Echoing Carrol, writer and guide Ron Kolodziej notes, "Sacandaga's shallow waters and many snags protect pike because few fishermen fish with the right baits at the right time. When I guide I use a lot of downrigger methods during the heat of summer. Those new to the area can find it tough fishing because levels vary so much. If you go with a guide, or know the lake, you can expect good northerns. In fact, 15-pound fish are nothing unusual."

The Terenzetti brothers, Gino and Americo, would testify to that. They spend two weeks watching two lines each after the first Saturday in May when the pike season opens on Sacandaga Lake. Fifteen times one or both Terenzetti's has ranked in the top five in the annual beer company New York State fishing contest. One year, Americo landed a 49-inch long 36-pound fish. He didn't win. Brother Gino beat him with a 39-pound, 4-ounce, 51-inch trophy. This was the biggest pike caught in Sacandagua since Dubuc's 1940 fish. Of the 11 New York pike that ran over 30 pounds in the contest's history, nine came from Sacandaga. That's definitely one spot to try to break the North American record.
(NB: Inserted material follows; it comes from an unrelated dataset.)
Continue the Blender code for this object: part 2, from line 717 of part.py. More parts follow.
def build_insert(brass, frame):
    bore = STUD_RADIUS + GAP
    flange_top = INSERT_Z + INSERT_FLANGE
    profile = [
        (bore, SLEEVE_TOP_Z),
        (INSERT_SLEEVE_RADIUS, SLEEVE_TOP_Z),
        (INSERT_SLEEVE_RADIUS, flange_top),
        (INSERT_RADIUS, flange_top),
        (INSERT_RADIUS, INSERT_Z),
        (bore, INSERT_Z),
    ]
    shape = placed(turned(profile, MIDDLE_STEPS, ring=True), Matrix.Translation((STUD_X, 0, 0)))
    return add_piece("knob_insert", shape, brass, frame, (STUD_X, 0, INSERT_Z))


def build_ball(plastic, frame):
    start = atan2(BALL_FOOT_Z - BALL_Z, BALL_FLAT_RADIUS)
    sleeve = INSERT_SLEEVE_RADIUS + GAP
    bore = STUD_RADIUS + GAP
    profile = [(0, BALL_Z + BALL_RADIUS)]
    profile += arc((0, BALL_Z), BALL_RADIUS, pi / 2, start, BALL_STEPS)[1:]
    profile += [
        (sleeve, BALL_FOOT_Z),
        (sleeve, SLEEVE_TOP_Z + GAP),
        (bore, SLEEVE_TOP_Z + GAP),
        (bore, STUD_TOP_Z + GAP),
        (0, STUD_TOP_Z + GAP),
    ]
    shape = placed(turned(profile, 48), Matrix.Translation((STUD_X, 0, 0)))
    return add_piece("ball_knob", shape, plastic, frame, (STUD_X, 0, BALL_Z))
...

In the Western Hemisphere the most productive areas for large pike are the southern portions of Saskatchewan, Manitoba and the northern portions of adjacent states across the Canadian border. One of these states, Vermont, offers the American version of an aquatic Vietnam fire fight for ten days every spring.

Vermont, an otherwise sensible state, allows fishermen to slog or canoe through the flooded shallows around Lake Champlain. Spawning pike are easily seen because their dorsal fins stick out of the water. Vermont "shootermen?" -- Can't be fishermen -- shoot them with handguns or shotguns loaded with slugs! This is supposedly a test of marksmanship and good judgment because a pike's dorsal is near the tail, and you need to pop a round into the water near the head so the concussion stuns or kills the pike. Then it's, one hopes, humanely dispatched and either pickled or smoked to dissolve the many small bones that otherwise threaten guns.

Pike really deserve better than this.